We went to clubs that were not members; I got to know that there were bars in Accra with such quaint names as “Sapporo” and “The Other Place.”

I once suffered the humiliation of sitting for an hour, without any good result, in the living room of a lady classmate of mine whose husband was a major beer distributor. She ignored me like someone she did not know! Every minute I spent at the place brought me self-reproach, for I could have married her, and she knew it!

What made the economic situation more galling for us was that, whereas beer and other things were not being imported in adequate numbers, the soldiers who ruled us were using our scarce foreign exchange to give import licences to their girlfriends to import things like VW Golf cars! The public vented their anger on any woman seen driving a VW Golf.

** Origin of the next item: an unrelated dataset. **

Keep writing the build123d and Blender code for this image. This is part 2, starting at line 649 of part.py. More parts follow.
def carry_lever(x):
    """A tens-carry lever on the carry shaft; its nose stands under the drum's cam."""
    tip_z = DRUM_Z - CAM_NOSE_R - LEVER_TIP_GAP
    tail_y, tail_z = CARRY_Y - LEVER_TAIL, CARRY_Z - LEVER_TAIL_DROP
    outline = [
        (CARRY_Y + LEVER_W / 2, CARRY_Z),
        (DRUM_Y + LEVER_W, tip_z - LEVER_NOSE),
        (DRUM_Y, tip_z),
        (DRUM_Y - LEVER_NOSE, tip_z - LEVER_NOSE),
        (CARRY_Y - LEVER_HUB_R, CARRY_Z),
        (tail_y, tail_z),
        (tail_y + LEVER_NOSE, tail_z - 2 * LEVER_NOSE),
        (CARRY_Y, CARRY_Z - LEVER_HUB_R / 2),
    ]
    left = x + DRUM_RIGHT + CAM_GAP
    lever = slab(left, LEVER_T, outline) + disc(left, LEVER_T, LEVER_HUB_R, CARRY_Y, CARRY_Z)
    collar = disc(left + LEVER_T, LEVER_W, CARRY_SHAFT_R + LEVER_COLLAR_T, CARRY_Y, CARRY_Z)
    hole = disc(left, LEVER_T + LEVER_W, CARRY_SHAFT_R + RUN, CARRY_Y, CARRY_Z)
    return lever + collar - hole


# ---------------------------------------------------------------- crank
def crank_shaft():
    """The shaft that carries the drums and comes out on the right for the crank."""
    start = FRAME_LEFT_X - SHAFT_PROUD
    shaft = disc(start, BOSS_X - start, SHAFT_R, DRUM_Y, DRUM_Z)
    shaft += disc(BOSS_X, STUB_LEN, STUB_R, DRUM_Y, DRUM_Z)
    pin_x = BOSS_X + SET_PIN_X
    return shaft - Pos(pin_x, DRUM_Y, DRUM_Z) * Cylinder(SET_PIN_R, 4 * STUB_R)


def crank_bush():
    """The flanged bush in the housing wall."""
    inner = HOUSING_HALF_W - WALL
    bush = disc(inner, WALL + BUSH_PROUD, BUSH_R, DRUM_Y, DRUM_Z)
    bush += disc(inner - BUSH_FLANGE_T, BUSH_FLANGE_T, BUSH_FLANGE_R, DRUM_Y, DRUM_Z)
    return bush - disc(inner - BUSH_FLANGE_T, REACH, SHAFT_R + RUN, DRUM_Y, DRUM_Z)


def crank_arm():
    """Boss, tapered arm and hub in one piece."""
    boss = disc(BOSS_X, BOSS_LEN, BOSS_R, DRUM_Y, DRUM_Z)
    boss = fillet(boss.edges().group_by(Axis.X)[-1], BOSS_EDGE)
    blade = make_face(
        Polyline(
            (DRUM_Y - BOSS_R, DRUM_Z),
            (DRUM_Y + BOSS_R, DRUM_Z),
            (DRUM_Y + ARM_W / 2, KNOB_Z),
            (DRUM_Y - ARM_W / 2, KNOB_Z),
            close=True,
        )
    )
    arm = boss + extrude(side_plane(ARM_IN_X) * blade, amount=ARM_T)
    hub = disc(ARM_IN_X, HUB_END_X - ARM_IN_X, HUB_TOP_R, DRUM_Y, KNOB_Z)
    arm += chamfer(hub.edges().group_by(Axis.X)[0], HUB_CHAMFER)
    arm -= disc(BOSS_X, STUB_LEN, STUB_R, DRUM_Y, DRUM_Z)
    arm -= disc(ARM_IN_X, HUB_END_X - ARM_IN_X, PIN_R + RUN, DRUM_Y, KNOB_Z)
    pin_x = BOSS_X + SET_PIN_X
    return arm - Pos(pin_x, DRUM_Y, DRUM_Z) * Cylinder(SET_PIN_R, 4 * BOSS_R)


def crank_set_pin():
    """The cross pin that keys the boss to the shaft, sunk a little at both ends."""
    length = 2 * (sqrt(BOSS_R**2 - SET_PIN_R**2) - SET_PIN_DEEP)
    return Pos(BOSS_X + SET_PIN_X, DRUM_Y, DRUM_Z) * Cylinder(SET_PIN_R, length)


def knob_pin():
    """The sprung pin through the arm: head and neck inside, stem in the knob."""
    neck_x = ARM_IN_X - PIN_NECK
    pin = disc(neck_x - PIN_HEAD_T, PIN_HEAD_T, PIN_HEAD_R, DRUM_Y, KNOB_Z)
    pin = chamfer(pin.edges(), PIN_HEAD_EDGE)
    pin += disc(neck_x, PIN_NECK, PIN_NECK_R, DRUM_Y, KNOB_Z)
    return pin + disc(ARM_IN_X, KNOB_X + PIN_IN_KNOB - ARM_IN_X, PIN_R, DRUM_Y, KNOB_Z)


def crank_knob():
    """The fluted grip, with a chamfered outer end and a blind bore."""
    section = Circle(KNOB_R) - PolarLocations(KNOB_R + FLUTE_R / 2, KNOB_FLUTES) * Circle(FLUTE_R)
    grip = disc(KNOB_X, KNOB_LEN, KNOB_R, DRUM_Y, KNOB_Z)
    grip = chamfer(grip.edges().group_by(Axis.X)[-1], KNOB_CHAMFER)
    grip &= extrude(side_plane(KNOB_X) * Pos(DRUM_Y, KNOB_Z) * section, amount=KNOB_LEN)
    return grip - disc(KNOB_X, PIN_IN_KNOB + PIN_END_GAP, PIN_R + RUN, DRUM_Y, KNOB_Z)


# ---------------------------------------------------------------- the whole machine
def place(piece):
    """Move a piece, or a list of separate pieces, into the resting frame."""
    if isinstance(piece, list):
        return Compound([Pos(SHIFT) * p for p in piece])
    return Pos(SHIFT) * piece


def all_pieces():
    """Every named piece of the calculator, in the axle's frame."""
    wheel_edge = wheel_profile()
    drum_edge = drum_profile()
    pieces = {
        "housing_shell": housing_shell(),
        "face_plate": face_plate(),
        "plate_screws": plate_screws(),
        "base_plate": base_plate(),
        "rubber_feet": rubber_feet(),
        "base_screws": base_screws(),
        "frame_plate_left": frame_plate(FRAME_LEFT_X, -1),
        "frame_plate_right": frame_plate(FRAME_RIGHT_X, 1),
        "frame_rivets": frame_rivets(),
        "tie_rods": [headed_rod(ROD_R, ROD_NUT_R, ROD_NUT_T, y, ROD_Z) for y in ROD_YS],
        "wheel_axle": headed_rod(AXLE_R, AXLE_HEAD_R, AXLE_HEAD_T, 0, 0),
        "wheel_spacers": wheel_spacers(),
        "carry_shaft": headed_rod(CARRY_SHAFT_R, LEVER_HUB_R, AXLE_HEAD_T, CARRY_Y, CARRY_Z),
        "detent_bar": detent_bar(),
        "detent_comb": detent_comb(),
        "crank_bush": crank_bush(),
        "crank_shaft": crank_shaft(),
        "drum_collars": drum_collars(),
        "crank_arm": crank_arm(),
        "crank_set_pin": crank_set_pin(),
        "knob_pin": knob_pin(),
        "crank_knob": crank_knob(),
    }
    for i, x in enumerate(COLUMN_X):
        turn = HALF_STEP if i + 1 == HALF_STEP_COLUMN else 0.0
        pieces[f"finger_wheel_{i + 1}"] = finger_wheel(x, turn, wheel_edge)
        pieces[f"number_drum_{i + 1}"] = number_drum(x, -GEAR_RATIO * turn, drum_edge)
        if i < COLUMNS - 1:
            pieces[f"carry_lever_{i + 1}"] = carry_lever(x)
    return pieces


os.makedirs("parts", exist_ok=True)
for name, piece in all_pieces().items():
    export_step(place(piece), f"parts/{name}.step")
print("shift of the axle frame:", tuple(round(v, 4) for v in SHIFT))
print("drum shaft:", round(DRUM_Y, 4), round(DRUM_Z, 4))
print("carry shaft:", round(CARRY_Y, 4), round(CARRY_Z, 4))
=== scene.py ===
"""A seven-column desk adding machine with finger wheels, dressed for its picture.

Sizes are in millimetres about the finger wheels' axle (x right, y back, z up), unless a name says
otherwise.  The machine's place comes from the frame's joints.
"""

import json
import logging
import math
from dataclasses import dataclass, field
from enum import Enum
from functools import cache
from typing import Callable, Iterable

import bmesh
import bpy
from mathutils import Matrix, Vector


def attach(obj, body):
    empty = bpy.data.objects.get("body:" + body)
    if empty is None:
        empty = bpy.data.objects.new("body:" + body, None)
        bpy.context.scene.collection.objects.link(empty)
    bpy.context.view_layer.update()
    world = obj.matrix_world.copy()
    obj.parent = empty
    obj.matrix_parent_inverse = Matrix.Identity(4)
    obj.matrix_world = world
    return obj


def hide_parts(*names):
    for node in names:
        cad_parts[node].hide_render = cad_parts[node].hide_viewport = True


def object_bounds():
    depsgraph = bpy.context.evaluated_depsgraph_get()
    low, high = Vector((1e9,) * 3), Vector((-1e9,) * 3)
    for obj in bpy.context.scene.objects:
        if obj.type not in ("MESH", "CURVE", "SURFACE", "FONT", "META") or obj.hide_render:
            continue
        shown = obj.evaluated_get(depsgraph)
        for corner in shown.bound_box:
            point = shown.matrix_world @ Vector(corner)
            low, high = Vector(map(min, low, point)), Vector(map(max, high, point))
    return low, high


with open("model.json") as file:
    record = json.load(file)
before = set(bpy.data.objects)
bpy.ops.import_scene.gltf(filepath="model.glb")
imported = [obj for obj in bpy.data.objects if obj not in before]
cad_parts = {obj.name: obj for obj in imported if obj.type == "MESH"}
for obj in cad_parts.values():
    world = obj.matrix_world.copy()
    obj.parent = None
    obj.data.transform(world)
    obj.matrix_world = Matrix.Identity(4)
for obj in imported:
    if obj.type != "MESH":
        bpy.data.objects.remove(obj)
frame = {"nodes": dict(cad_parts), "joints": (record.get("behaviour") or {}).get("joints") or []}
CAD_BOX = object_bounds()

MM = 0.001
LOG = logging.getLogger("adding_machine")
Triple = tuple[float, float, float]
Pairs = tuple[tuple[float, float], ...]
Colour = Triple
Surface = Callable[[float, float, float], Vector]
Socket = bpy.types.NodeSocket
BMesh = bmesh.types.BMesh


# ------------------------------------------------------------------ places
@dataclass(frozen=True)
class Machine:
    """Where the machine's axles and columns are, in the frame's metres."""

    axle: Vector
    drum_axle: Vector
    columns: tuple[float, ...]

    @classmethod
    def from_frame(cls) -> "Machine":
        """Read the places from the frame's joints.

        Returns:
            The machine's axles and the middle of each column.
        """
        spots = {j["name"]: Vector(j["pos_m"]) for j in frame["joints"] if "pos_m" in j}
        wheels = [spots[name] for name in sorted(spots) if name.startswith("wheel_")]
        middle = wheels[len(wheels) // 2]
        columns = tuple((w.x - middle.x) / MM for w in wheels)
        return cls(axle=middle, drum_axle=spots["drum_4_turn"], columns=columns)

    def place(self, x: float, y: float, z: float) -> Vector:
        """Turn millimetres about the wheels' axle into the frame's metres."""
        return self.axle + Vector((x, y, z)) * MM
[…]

Such women were called Fa-wo-to-begye (“come-for-it-with-your-bottom!”)

We at the “Gyaware” club were not above telling salacious stories to one another about the existing ”whorish” socio-economic system.

“Have you heard the latest? Someone would ask.

"What now”?

“Colonel so-and-so has built a four-bedroom mansion for the beautiful wife of Mr. such-and-such, who used to be a big man in the deposed government!”

“Who told you that?”

"Why do you think the husband has been kept in prison for so long?”

"Have you heard?”

"Heard what?”

“They say the head of state visits a fetish priestess every Thursday! Meanwhile, the priestess has become the largest distributor of cement [or something similar] in the country!”

"Have you heard?”

“Okay then, fire away!”

(GUY LOWERS HIS VOICE) “A 'First Lady' wanted to go to Makola Market one day, but her driver was not around because he had been sent on another errand. She then threw a tantrum, called the Department of State Protocol, and gave them a tongue-lashing.

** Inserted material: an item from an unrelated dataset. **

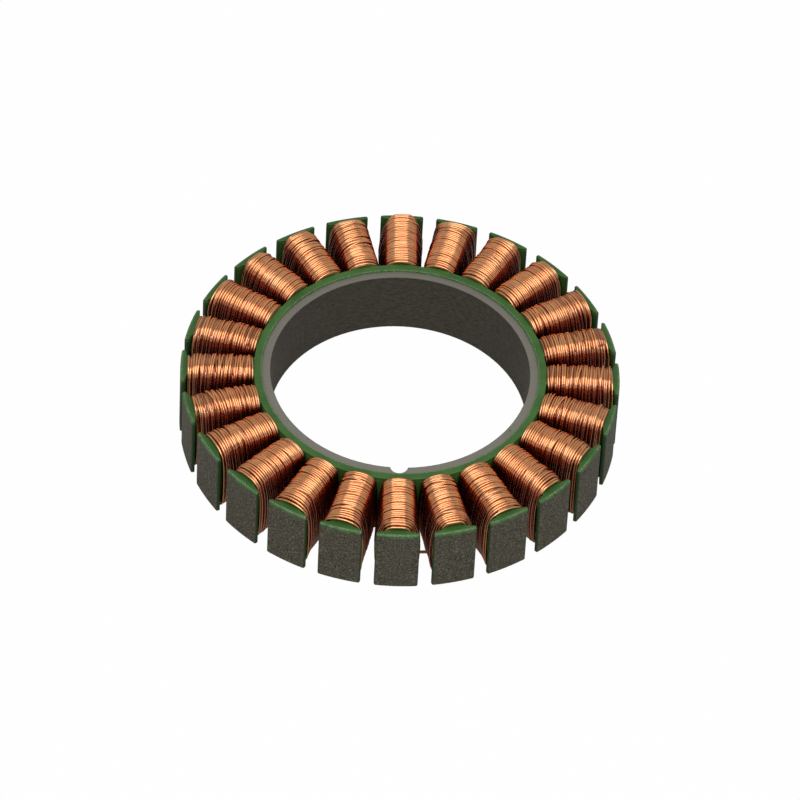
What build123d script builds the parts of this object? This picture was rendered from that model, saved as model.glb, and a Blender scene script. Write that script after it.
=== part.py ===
from build123d import *
from build123d.topology import SkipClean
from math import cos, radians, sin, sqrt, tan
import os

# Wound stator of an outer-rotor frameless motor, in millimetres.
# The ring's axis is Z, its locating notch faces -Y, and it stands on its coil ends at Z = 0.

# Laminated core
tooth_count = 24
stator_diameter = 60.0  # over the bare faces of the shoes
bore_diameter = 35.4
yoke_width = 2.1  # steel between the bore and the slot floor
neck_width = 2.8
shoe_thickness = 0.75  # beside the neck
shoe_tip_thickness = 0.3
slot_opening = 2.3  # steel to steel
slot_root_relief = 0.3  # slope between slot floor and neck
lead_in = 0.28  # bevel of the shoes' upper edges, over which the rotor is slid on
lamination_thickness = 0.35
lamination_count = 28
notch_radius = 1.2
notch_depth = 1.0

# Epoxy coating
coat_thickness = 0.2
coat_on_lead_in = 0.06  # square to the bevel, where powder thins out
bare_ring_width = 1.1  # masked ring beside the bore, on both end faces

# Coils
wire_diameter = 0.3
turn_bands = 5  # each ridge of a coil is a band of five or six turns
band_groove = 0.14
coil_end_clearance = 0.05  # to the coated yoke and to the coated shoe
coil_spacing_at_yoke = 0.4  # between neighbouring coils
coil_spacing_at_shoe = 1.4
crown_height = 1.1  # of the end turns above the coated neck
crown_height_at_yoke = 0.8
crown_height_at_shoe = 0.7
crown_rise = 0.2  # share of the coil's length in which the crown reaches its height
crown_fall = 0.12
crown_shoulder_inset = 0.45  # how far the flat crown stops short of the neck's sides
shoulder_slope = 0.75  # drop of the crown's shoulders for each millimetre outwards

# Wires that join the coils, on the underside
jumper_lane_width = 0.6  # from the edge of the bare ring to the jumpers' centre line
jumper_layer_gap = 0.02
wire_sides = 6
link_lane_clearance = 0.2  # from the coils' inner ends to the links' centre line
link_offset = 0.8  # of a link's ends from the teeth's centre lines
long_link_radius = 23.5  # where the first pair's link crosses its slot
long_link_height = 0.75  # of its centre line below the core
long_link_offset = 1.75

# Worked out from the above
pitch = 360 / tooth_count
half_pitch = pitch / 2
first_tooth_angle = -90
tip_radius = stator_diameter / 2
bore_radius = bore_diameter / 2
yoke_radius = bore_radius + yoke_width
bare_radius = bore_radius + bare_ring_width
stack_height = lamination_count * lamination_thickness
coated_height = stack_height + 2 * coat_thickness
coated_neck_width = neck_width + 2 * coat_thickness
core_floor = coat_thickness + crown_height
core_top = core_floor + stack_height
coat_floor = core_floor - coat_thickness
coat_top = core_top + coat_thickness
coated_lead_in = lead_in + coat_thickness - sqrt(2) * coat_on_lead_in
shoe_half_width = tip_radius * sin(radians(half_pitch)) - slot_opening / 2
coil_start = yoke_radius + coat_thickness + coil_end_clearance
coil_end = tip_radius - shoe_thickness - coat_thickness - coil_end_clearance
coil_length = coil_end - coil_start


def tooth_profile(skin, root_relief):
    """One tooth along +X, grown by a skin on every side but its outer face."""
    neck = neck_width / 2 + skin
    tip = shoe_half_width + skin
    root = sqrt((yoke_radius + skin) ** 2 - (neck + root_relief) ** 2)
    heel = tip_radius - shoe_thickness - skin
    tip_front = sqrt(tip_radius**2 - tip**2)
    tip_back = sqrt(tip_radius**2 - shoe_half_width**2) - shoe_tip_thickness - skin
    with BuildSketch() as tooth:
        with BuildLine():
            flank = Polyline(
                (bore_radius + notch_depth, 0),
                (bore_radius + notch_depth, neck + root_relief),
                (root, neck + root_relief),
                (yoke_radius + skin + root_relief, neck),
                (heel, neck),
                (tip_back, tip),
                (tip_front, tip),
            )
            ThreePointArc(flank @ 1, (tip_radius, 0), (tip_front, -tip))
            mirror(flank, about=Plane.XZ)
        make_face()
    return tooth.sketch


def slotted_profile(skin=0, root_relief=0):
    """The whole lamination's outline, without its bore."""
    tooth = tooth_profile(skin, root_relief)
    with BuildSketch() as outline:
        Circle(yoke_radius + skin)
        with PolarLocations(0, tooth_count, start_angle=first_tooth_angle):
            add(tooth)
    return outline.sketch


def lead_in_cutter(size, top):
    """Ring that bevels the shoes' outer edge, from this height down."""
    outside = tip_radius + size
    with BuildPart() as cutter:
        with BuildSketch(Plane.XZ):
            with BuildLine():
                Polyline((tip_radius - size, top), (outside, top), (outside, top - 2 * size), close=True)
            make_face()
        revolve(axis=Axis.Z)
    return cutter.part


def crown_at(share):
    """Height of the end turns above the coated neck, at a share of the coil's length."""
    rise = min(share / crown_rise, 1)
    fall = min((1 - share) / crown_fall, 1)
    low_start = (crown_height - crown_height_at_yoke) * (1 - rise)
    low_end = (crown_height - crown_height_at_shoe) * (1 - fall)
    return crown_height - low_start - low_end


def coil_half_width_at(radius, spacing):
    """Half the coil's width where the next coil lies at this spacing."""
    return radius * tan(radians(half_pitch)) - spacing / 2 / cos(radians(half_pitch))


def polar(radius, tooth, side=0):
    """A point beside the centre line of a tooth, the first tooth being number 0."""
    angle = radians(first_tooth_angle + tooth * pitch)
    return (
        radius * cos(angle) - side * sin(angle),
        radius * sin(angle) + side * cos(angle),
    )


# Stack of laminations, bonded into one core. Its end faces stay divided at the edge of the coat,
# so that the bare ring beside the bore is a seat of its own.
with BuildPart() as lamination_stack:
    with BuildSketch(Plane.XY.offset(core_floor)):
        Circle(bare_radius)
    extrude(amount=stack_height)
    with BuildSketch(Plane.XY.offset(core_floor)):
        add(slotted_profile(root_relief=slot_root_relief))
        Circle(bare_radius, mode=Mode.SUBTRACT)
    with SkipClean():
        extrude(amount=stack_height, clean=False)
    with BuildSketch(Plane.XY.offset(core_floor)):
        Circle(bore_radius)
        with Locations(polar(bore_radius + notch_depth - notch_radius, 0)):
            Circle(notch_radius)
    with SkipClean():
        extrude(amount=stack_height, mode=Mode.SUBTRACT, clean=False)
        add(lead_in_cutter(lead_in, core_top), mode=Mode.SUBTRACT, clean=False)
lamination_stack.part.label = "lamination_stack"

# Epoxy coat: one skin over the slots and both end faces, bare at the bore and the shoes' faces
with BuildPart() as epoxy_coating:
    with BuildSketch(Plane.XY.offset(coat_floor)):
        add(slotted_profile(skin=coat_thickness))
        Circle(bare_radius, mode=Mode.SUBTRACT)
    extrude(amount=coated_height)
    add(lamination_stack.part, mode=Mode.SUBTRACT)
    add(lead_in_cutter(coated_lead_in, coat_top), mode=Mode.SUBTRACT)
epoxy_coating.part.label = "epoxy_coating"

# One coil on the tooth along +X: ridged bands of turns around the coated neck
half_width_at_yoke = coil_half_width_at(coil_start, coil_spacing_at_yoke)
half_width_at_shoe = coil_half_width_at(coil_end, coil_spacing_at_shoe)
core_middle = (core_floor + core_top) / 2
neck_rise = coated_height / 2
half_flat = coated_neck_width / 2 - crown_shoulder_inset
with BuildPart() as coil_form:
    for step in range(2 * turn_bands + 1):
        share = step / (2 * turn_bands)
        groove = band_groove if step % 2 == 0 else 0
        half_width = half_width_at_yoke + (half_width_at_shoe - half_width_at_yoke) * share - groove
        top = neck_rise + crown_at(share) - groove
        bottom = neck_rise + crown_height - groove
        drop = shoulder_slope * (half_width - half_flat)
        plane = Plane(
            origin=(coil_start + share * coil_length, 0, core_middle), x_dir=(0, 1, 0), z_dir=(1, 0, 0)
        )
        with BuildSketch(plane):
            with BuildLine():
                side = Polyline(
                    (half_flat, top),
                    (half_width, top - drop),
                    (half_width, drop - bottom),
                    (half_flat, -bottom),
                )
                mirror(side, about=Plane.YZ)
                Line((half_flat, top), (-half_flat, top))
                Line((half_flat, -bottom), (-half_flat, -bottom))
            make_face()
    loft(ruled=True)
    with BuildSketch(Plane(origin=(coil_start, 0, core_middle), x_dir=(0, 1, 0), z_dir=(1, 0, 0))):
        Rectangle(coated_neck_width, coated_height)
    extrude(amount=coil_length, mode=Mode.SUBTRACT)

coils = []
for tooth in range(tooth_count):
    with BuildPart() as coil:
        with Locations(Rotation(0, 0, first_tooth_angle + tooth * pitch)):
            add(coil_form.part)
    coil.part.label = f"coil_{tooth + 1:02d}"
    coils.append(coil)

# Each phase joins pairs of neighbouring coils, three pairs apart, in series.
# A pair's two coils are linked across their slot, and jumpers run on from pair to pair
# along the underside of the yoke, one layer for each phase.
phase_names = ("u", "v", "w")
pairs_per_phase = tooth_count // (2 * len(phase_names))
teeth_per_group = 2 * len(phase_names)
jumper_radius = bare_radius + jumper_lane_width
link_radius = coil_start - link_lane_clearance
first_layer = coat_floor - wire_diameter / 2
layer_pitch = wire_diameter + jumper_layer_gap
phases = []
for phase, phase_name in enumerate(phase_names):
    layer = first_layer - phase * layer_pitch
    routes = []
    for pair in range(pairs_per_phase):
        first = 2 * phase + teeth_per_group * pair
        second = first + 1
        if first == 0:
            ends = [(long_link_radius, first, long_link_offset), (long_link_radius, second, -long_link_offset)]
            routes.append([(*polar(*end), core_floor - long_link_height) for end in ends])
        else:
            link = [
                (coil_start, first, link_offset),
                (link_radius, first, link_offset),
                (link_radius, second, -link_offset),
                (coil_start, second, -link_offset),
            ]
            routes.append([(*polar(*point), first_layer) for point in link])
        if pair < pairs_per_phase - 1:
            following = first + teeth_per_group
            stops = [(jumper_radius, tooth) for tooth in range(second, following + 1)]
            jumper = [(coil_start, second), *stops, (coil_start, following)]
            routes.append([(*polar(*point), layer) for point in jumper])
    with BuildPart() as phase_wires:
        for route in routes:
            with BuildLine() as run:
                Polyline(*route)
            with BuildSketch(Plane(origin=run.line @ 0, z_dir=run.line % 0)):
                RegularPolygon(radius=wire_diameter / 2, side_count=wire_sides)
            sweep(path=run.line, transition=Transition.RIGHT)
    phase_wires.part.label = f"phase_{phase_name}_wires"
    phases.append(phase_wires)

os.makedirs("parts", exist_ok=True)
for piece in (lamination_stack, epoxy_coating, *coils, *phases):
    export_step(piece.part, f"parts/{piece.part.label}.step")
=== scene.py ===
import bpy
import bmesh
import math
import random
from mathutils import Matrix, Vector


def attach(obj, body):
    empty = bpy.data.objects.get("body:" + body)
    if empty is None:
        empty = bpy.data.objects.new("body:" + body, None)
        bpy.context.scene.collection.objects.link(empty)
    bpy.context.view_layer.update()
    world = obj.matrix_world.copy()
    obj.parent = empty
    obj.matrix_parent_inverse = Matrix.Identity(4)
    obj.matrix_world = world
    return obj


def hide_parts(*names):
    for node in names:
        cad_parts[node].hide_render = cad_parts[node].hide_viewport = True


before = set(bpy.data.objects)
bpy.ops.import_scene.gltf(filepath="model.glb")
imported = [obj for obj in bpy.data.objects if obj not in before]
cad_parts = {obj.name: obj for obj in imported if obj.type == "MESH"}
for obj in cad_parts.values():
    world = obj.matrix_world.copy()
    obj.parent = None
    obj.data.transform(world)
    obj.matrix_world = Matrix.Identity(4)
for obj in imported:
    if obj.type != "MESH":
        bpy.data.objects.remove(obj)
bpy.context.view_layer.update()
mm = 0.001

core = {                     # mm and degrees, as in all dictionaries but the studio's and the camera's
    "teeth": 24,
    "firstTooth": -90.0,     # the tooth at the notch
    "floor": 1.3,            # of the steel, above the table
    "top": 11.1,
    "coat": 0.2,
    "bore": 17.7,
    "bareRing": 18.92,       # where the coat begins
    "rim": 30.0,
    "shoeTop": 11.05,        # of the coated shoes, on whose ends powder is thinner
}
core["middle"] = (core["floor"] + core["top"]) / 2
core["neckTop"] = (core["top"] - core["floor"]) / 2 + core["coat"]   # above the middle


def link(piece):
    bpy.context.scene.collection.objects.link(piece)
    return piece


def toothAngle(tooth):
    return math.radians(core["firstTooth"] + tooth * 360 / core["teeth"])


def metres(lengths, start=0.0):
    return [(start + length) * mm for length in lengths]


# Shaders

class Signal:            # one shader value, with plain arithmetic
    def __init__(self, graph, socket):
        self.graph = graph
        self.socket = socket

    def maths(self, operation, *values):
        return self.graph.node("ShaderNodeMath", {"operation": operation}, dict(enumerate(values)))

    def __add__(self, other):
        return self.maths("ADD", self, other)

    def __radd__(self, other):
        return self.maths("ADD", other, self)

    def __sub__(self, other):
        return self.maths("SUBTRACT", self, other)

    def __rsub__(self, other):
        return self.maths("SUBTRACT", other, self)

    def __mul__(self, other):
        return self.maths("MULTIPLY", self, other)

    def __rmul__(self, other):
        return self.maths("MULTIPLY", other, self)

    def __truediv__(self, other):
        return self.maths("DIVIDE", self, other)

    def __rtruediv__(self, other):
        return self.maths("DIVIDE", other, self)

    def __gt__(self, other):
        return self.maths("GREATER_THAN", self, other)

    def __lt__(self, other):
        return self.maths("LESS_THAN", self, other)

    def __abs__(self):
        return self.maths("ABSOLUTE", self)

    def fraction(self):
        return self.maths("FRACT", self)

    def atMost(self, limit):
        return self.maths("MINIMUM", self, limit)

    def step(self, low, high, most=None):        # 0 below low, 1 or most above high, smooth between
        settings = {"interpolation_type": "SMOOTHSTEP"}
        values = {"Value": self, "From Min": low, "From Max": high}
        stepped = self.graph.node("ShaderNodeMapRange", settings, values)
        return stepped if most is None else stepped * most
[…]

"Madam, I am sorry, but there is no car available... Oh, please wait a minute … Madam, there is one car left."

"Well, send it? What are you waiting for?”

“It will be on its way, Madam!”

“And do you know what the car was? The state ceremonial Mercedes 600 used to carry visiting heads of state!”

(HAHAHAHAHAHAHA!)

“She went to Makola Market with that.”

“Yes, and the market women booed her!”